The qualities discussed above lift Wrecking Ball well above the too-low standard set for mature rockers nowadays, but they aren’t quite able to lift it to the vaunted ranks of so-close-to-perfect-that-we’ll-call-it-even. There are just a few troublemakers, a few little niggling faults that tarnish the record’s muscular gleam. The main offender is the final track, ‘We Are Alive’. It’s not needed, and it’s not that good. Coming after ‘Land Of Hope And Dreams’, a heartbreakingly hopeful epic that somehow manages to shrug off the inherit corniness of its central metaphor with a slight twist on the classic Springsteen chest-thumper, it’s a none-too-subtle let down. With its admittedly interesting Theremin-style synth and a horn line clearly (and inexplicably) quoting from Johnny Cash’s ‘Ring Of Fire’ to back a lyric sung from the perspective of dead soldiers, it is a throwback to the craftsman albums of several years earlier, both in the corniness of its conceit, and the general air of being unnecessary. Presumably its inclusion was meant to provide a sense of hope or a ‘que sera ‘ style message to close what is for the most part a pretty downtrodden record, however ‘Land Of Hope And Dreams’ performs this function admirably, and with far less cheese.
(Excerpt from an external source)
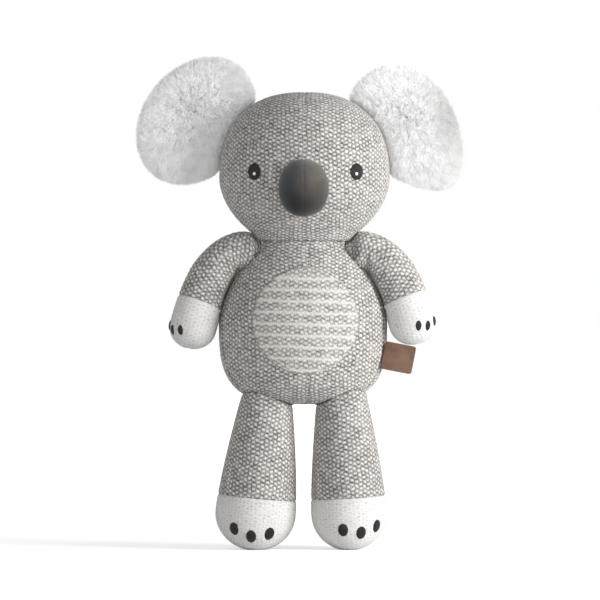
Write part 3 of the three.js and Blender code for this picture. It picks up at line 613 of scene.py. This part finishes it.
striped_knit = knitted_cotton("cream_striped_knit", "#d6d3ce", "#a39f9a", "#46423f")
patch = make_piece("tummy_patch_knit", [patch_sheet(True), patch_sheet(False)], striped_knit)
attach(patch, "torso")
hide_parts("tummy_patch")


# ---------------------------------------------------------------- arms
# Each arm is a bent, stuffed tube: a grey sleeve in the body's seed stitch, and a white knitted paw sewn on at the
# cuff. Its rounded root is sewn to the body's side, where it swings forward and back.
def joined_tip(beyond, length, roundness):
    """The half width, as a share, that rounds off the last stretch of a limb."""
    return (1 - np.clip(beyond / length, 0, 1) ** roundness) ** (1 / roundness)


def unit(vectors):
    """Vectors with their length made 1."""
    return vectors / np.maximum(np.linalg.norm(vectors, axis=-1, keepdims=True), 1e-6)


arm_forward, arm_bend = 9.0, (0.66, 0.1, 0.1)
paw_half_width, paw_half_depth, paw_tip, paw_length = 16.8, 14.8, 16, 34
arm_swings = -35, -15, 0, 20, 40, 60, 80, 95
arm_to_head, arm_to_body = 0.35, 0.3


def arm_path(sign, reach, fall):
    """The arm's middle line, a parabola with one bend: its points, its directions and the distance along it."""
    run = np.array([sign * reach, -arm_forward, -fall])
    start = np.array([body_middle[0] + sign * shoulder_out, shoulder_y, shoulder_z])
    bend = start + run * arm_bend
    share = np.linspace(0, 1, 801)[:, None]
    points = (1 - share) ** 2 * start + 2 * share * (1 - share) * bend + share**2 * (start + run)
    tangents = unit((1 - share) * (bend - start) + share * (start + run - bend))
    steps = np.linalg.norm(np.diff(points, axis=0), axis=1)
    return points, tangents, np.concatenate([[0], np.cumsum(steps)])


def arm_halves(along, length):
    """Half width and half depth at distances along an arm, which swells over its first third and has a round tip."""
    swell = np.clip(along / length / 0.35, 0, 1)
    tip = joined_tip(along - length + paw_tip, paw_tip, 2.1)
    wide = (arm_root + (paw_half_width - arm_root) * swell) * tip
    return wide, (arm_root + (paw_half_depth - arm_root) * swell) * tip


def at_distance(table, along, lengths):
    """Interpolates a table of vectors at distances along a path."""
    return np.stack([np.interp(along, lengths, table[:, i]) for i in range(3)], -1)


def out_of_turning_head(points, grow):
    """Under 1 inside the head, taken as wide from front to back as from side to side, since it turns."""
    offset = points - head_middle
    half = np.interp(-offset[..., 2], -head_profile[1], head_profile[2]) + grow
    return np.where(offset[..., 2] < head_neck_drop - grow, 9, np.hypot(offset[..., 0], offset[..., 1]) / half)


def turned_about(points, hinge, axis, degrees):
    """Turns points about a line through a hinge, by the formula of an axis and an angle."""
    offset, turn = points - hinge, np.radians(degrees)
    swung = offset * np.cos(turn) + np.cross(axis, offset) * np.sin(turn)
    return hinge + swung + axis * (offset @ axis)[..., None] * (1 - np.cos(turn))


def arm_is_free(points, sign, in_root):
    """Whether points are in the arm's root, or clear of the body's side, and clear of the head wherever the arm
    swings."""
    x = sign * (points[..., 0] - body_middle[0])
    away = np.hypot(points[..., 1] - shoulder_y, points[..., 2] - shoulder_z)
    inner = (x < shoulder_out) & (shoulder_out - x < root_reach(away, grow=0)) & (away < arm_root)
    outer = (x >= shoulder_out) & (np.hypot(x - shoulder_out, away) < arm_root)
    clear_of_head = np.ones(x.shape, bool)
    hinge, axis = np.array([0, shoulder_y, shoulder_z]), np.array([-1.0, 0, 0])
    for degrees in arm_swings:
        clear_of_head &= out_of_turning_head(turned_about(points, hinge, axis, degrees), arm_to_head) > 1
    side = body_half_width(shoulder_z - body_middle[2] - np.minimum(away, 50)) + arm_to_body
    return ((inner | outer) & clear_of_head) | (~in_root & (x > side) & clear_of_head)


def tube_rows(table, half, start_sewn, end_sewn):
    """The knitted rows of a tube whose half width is known at a table of distances down it. A sewn end gets three
    more rows that close it flat. Gives each row's distance down the tube and along the cloth, its share of the
    tube's width, and its distance from the nearest sewn end."""
    cloth = np.concatenate([[0], np.cumsum(np.hypot(np.diff(table), np.diff(half)))])
    rows = knit_rows(cloth[-1])
    closing, ends = np.array([0.0, 0.35, 0.7]), (3 * start_sewn, 3 * end_sewn)
    along, rows = np.pad(np.interp(rows, cloth, table), ends, "edge"), np.pad(rows, ends, "edge")
    share, away = np.ones(len(rows)), np.full(len(rows), 9.0)
    if start_sewn:
        share[:3], away = closing, np.minimum(away, rows)
    if end_sewn:
        share[-3:], away = closing[::-1], np.minimum(away, rows[-1] - rows)
    return along[:, None], rows[:, None], share[:, None], away[:, None]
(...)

But let’s not get hung up on one measly little track. It’s not bad, just unnecessary, and the only way you can get through to it is by listening to a whole lot of great record (unless you’re the type who’s permanently stuck in ‘pick and choose’ mode, in which case why are you reading an album review when you could be tweeting about what you ate for breakfast?). And Wrecking Ball is just that: great. It is one of the very few albums by a ‘classic’ rock musician that manages to capture both the essence of their original appeal, and also the capabilities of music as it has evolved since, and that does both without sounding like it’s trying to do anything but be itself. People will complain about the politics or the instruments or that there’s nothing on there that even sounds like ‘Thunder Road’. Fuck ’em – Springsteen has never sounded more like the Boss.